We started our lunch at Jamavar with a glass of champagne for me and a V&T for the hubby while we read the menu at our table (there is no bar), as we had a rare, midweek day off work, so we decided that a long lunch was the order of the day and I and I have been singing its’ praises ever since (the food that is, not the day off work). Their lunch menu is terrific value for money, particularly given the Mayfair address, 2 courses for £20, 3 courses for £25 and 4 courses for £30. We ended up having 2 courses each which was the perfect amount of food for us, but I wish I could have squeezed in more. We shared the Vegetable Samosa with yoghurt (2 pieces), Lamb Sheekh Kebab (one piece but substantial) and then the Old Delhi Butter Chicken and a dry beef curry wrapped in a dosa. Included with the main courses are rice, bread, potato aloo and dhal. All the dishes were perfectly spicy, just enough heat so that your lips tingle for 20 minutes after you finish. We drank a young and dry but very quaffable bottle of Sauvignon Blanc from Bangalore.
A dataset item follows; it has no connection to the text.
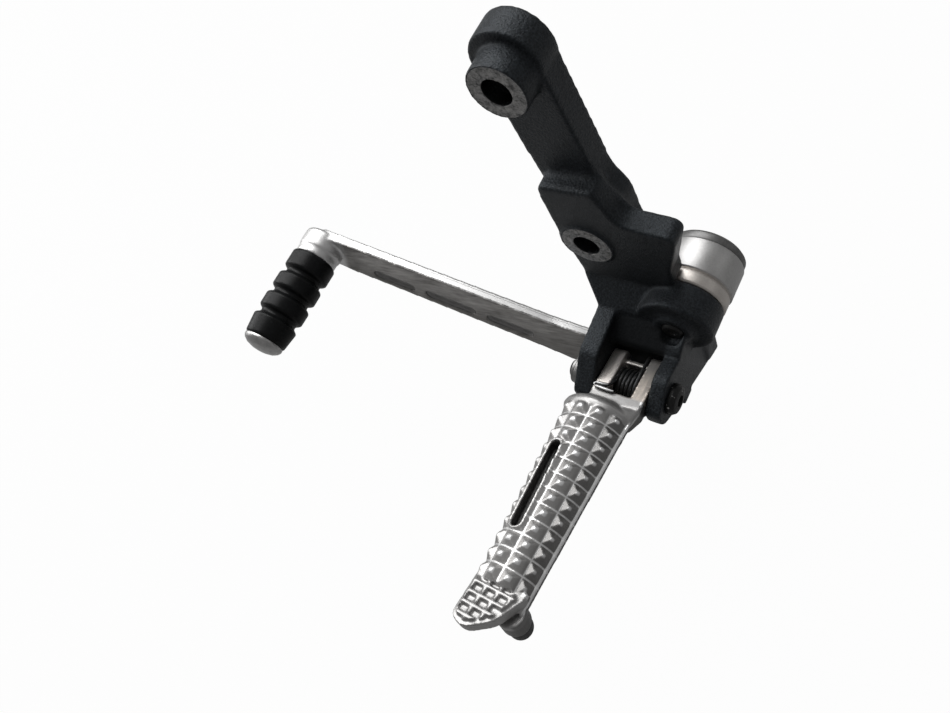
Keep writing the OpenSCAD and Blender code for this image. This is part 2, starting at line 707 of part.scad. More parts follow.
// Domed metal cap on the stud's end
module toe_cap() color("#c3c4c4") {
    y0 = rubber_y - rubber_l;
    turned_y(toe_x, toe_z, [
        [0, y0], [cap_r, y0], [cap_r, y0 - 1.2], [cap_r - 0.7, y0 - 2.3], [cap_r - 2.4, y0 - 3.5],
        [cap_r - 5, y0 - cap_t + 0.3], [0, y0 - cap_t]
    ]);
}

hanger_casting();
clevis_pin();
pin_washer();
pin_clip();
balance_weight();
weight_end_disc();
weight_bolt();
pivot_sleeve();
pivot_washer();
lever_pivot_bolt();
footpeg_casting();
return_spring();
feeler_bolt();
gear_lever();
pivot_bush_outboard();
pivot_bush_inboard();
dust_seal_outboard();
dust_seal_inboard();
toe_stud();
toe_rubber();
toe_cap();
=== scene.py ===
# %% [markdown]
# This lesson dresses a motorcycle footrest hanger for a product picture. The exact solids come
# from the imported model, and Blender adds what casting, blasting, turning and moulding do to a
# surface. Blender's lengths are in metres, X is the rear of the motorcycle and Y is inboard.

# %% Load the frame
import math
import bpy
from mathutils import Matrix, Vector


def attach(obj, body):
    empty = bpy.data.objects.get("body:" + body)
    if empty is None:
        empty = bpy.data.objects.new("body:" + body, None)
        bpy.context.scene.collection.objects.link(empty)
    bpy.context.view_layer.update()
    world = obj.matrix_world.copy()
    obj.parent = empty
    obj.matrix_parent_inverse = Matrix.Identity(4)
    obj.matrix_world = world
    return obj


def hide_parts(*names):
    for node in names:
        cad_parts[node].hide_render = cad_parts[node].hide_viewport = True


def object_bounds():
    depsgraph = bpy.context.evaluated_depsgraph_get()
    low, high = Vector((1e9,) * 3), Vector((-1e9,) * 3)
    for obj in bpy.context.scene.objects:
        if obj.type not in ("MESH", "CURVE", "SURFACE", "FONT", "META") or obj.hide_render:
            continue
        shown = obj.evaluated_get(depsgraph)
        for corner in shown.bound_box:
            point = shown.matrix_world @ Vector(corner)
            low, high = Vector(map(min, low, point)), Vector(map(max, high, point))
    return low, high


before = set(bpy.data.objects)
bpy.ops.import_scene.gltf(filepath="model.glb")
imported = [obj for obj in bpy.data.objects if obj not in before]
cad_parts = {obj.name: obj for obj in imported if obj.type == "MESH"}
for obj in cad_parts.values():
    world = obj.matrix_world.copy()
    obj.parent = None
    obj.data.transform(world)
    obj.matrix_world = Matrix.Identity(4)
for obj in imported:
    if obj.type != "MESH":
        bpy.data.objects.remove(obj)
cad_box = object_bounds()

MM = 0.001

# %% [markdown]
# The camera looks down on the outboard side from the rear. Its place and its three directions
# were solved from the round holes and the straight edges in the picture, so the lens is plain
# and nothing is shifted.

# %% Camera
SENSOR_MM = 36
FOCAL_PIXELS = 740
PICTURE_PIXELS = 950
CAMERA_AT = (0.112387, -0.116367, 0.201740)
CAMERA_RIGHT = (0.807381, 0.455057, -0.375578)
CAMERA_UP = (-0.268364, 0.850106, 0.453100)
CAMERA_BACK = (0.525467, -0.265033, 0.808481)

camera_data = bpy.data.cameras.new("product_camera")
camera_data.sensor_fit = "HORIZONTAL"
camera_data.sensor_width = SENSOR_MM
camera_data.lens = SENSOR_MM * FOCAL_PIXELS / PICTURE_PIXELS
camera_data.clip_start = 0.01
camera_data.clip_end = 20
camera = bpy.data.objects.new("product_camera", camera_data)
bpy.context.scene.collection.objects.link(camera)
rows = zip(CAMERA_RIGHT, CAMERA_UP, CAMERA_BACK, CAMERA_AT)
camera.matrix_world = Matrix((*rows, (0, 0, 0, 1)))
bpy.context.scene.camera = camera
print("camera height above the object's origin:", round(camera.matrix_world.translation.z, 3))

# %% [markdown]
# Shader maths reads best as sums. The Amount class wraps the output of a node, so that an
# expression such as 1 - mask * 0.5 adds the Math nodes by itself. The Finish class holds one
# material and makes any other node from its type, its settings and its inputs.

# %% Shader maths
class Amount:
    """A number that a node gives, which can be added, multiplied and so on."""

    def __init__(self, finish, socket):
        self.finish = finish
        self.socket = socket

    def maths(self, operation, first, second=None, clamp=False):
        given = [value for value in (first, second) if value is not None]
        node = self.finish.node("ShaderNodeMath", {"operation": operation, "use_clamp": clamp},
                                dict(enumerate(given)))
        return Amount(self.finish, node.outputs[0])

    def __add__(self, other):
        return self.maths("ADD", self, other)

    def __radd__(self, other):
        return self.maths("ADD", other, self)

    def __sub__(self, other):
        return self.maths("SUBTRACT", self, other)

    def __rsub__(self, other):
        return self.maths("SUBTRACT", other, self)

    def __mul__(self, other):
        return self.maths("MULTIPLY", self, other)

    def __rmul__(self, other):
        return self.maths("MULTIPLY", other, self)

    def __truediv__(self, other):
        return self.maths("DIVIDE", self, other)

    def __neg__(self):
        return self.maths("MULTIPLY", self, -1)

    def root(self):
        return self.maths("SQRT", self)

    def size(self):
        return self.maths("ABSOLUTE", self)

    def from_whole(self):
        """Distance to the nearest whole number."""
        return (self.maths("FRACT", self + 0.5) - 0.5).size()

    def wave(self):
        """A sine wave moved to run from 0 to 1."""
        return self.maths("SINE", self) * 0.5 + 0.5

    def arc_sine(self):
        return self.maths("ARCSINE", self)

    def least(self, other):
        return self.maths("MINIMUM", self, other)

    def most(self, other):
        return self.maths("MAXIMUM", self, other)

    def clip(self):
        return self.maths("ADD", self, 0, clamp=True)

    def ramp(self, low, high):
        """0 at low and 1 at high, smooth between them; high may be below low."""
        share = ((self - low) * (1 / (high - low))).clip()
        return share * share * (3 - 2 * share)

    def edge(self, low, high):
        """The same ramp for a length, with low and high in millimetres."""
        return self.ramp(low * MM, high * MM)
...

The restaurant is decorated in old colonial style, light and airy and tables nicely spaced, the waiting staff informative and friendly without being intrusive and the total bill came in at just under £100. I can’t wait to go back and taste the sample of the menu.
Food + drink: 4
After my somewhat disappointing recent visit to Vineet Bhatia, it was a decided relief to eat at Jamavar. It reminded me once again just how good Indian cooking can be, when in the right hands. The pedigree of head chef Rohit Ghai says it all – having previously worked at Gymkhana, Trishna and Benares, he clearly knows what he is doing. Moreover, Jamavar is being bankrolled by the Leela Group, owner of many luxury destinations in India, and so has strong support. Befitting to its Mayfair location, just minutes from the Connaught Hotel, Jamavar could best be described as the next Gymkhana, but without the crowds. The dining room is beautiful: think dark wood panelling, traditional Indian-style paintings and mirrors. The atmosphere is calm and refined. The food is excellent, and good value too. In particular, the lunch/ early evening set menu, priced at £20 for two courses or £25 for three (we opted for the latter) is a stand-out bargain. There are also a la carte options as well as a fully-fledged tasting 7-course tasting menu. The culinary emphasis is on dishes from the north of India, with dry spices, sambals and chutneys featuring extensively. Our group of three went for a variety of options across the set menu and we were not disappointed with a single one. Jamavar excelled perhaps most notably with its fish dishes. The stone bass tikka and Macher Jhol (Bengali fish with chilli, aubergine and potato) were among the most exciting enjoyed recently, the flavours lingering long after the meal was over. Portion sizes are perfect (three small courses was just right at lunch) and there was no shortage of rice and naan on hand too. We shared a carafe of J.Ehmoser’s Riesling, and it was pleasing to see some 14 wines listed in this format on the menu. More expensive options are also available. Reflecting again on my lunch two days’ after the visit, it is hard to identify any obvious faults. A definite success.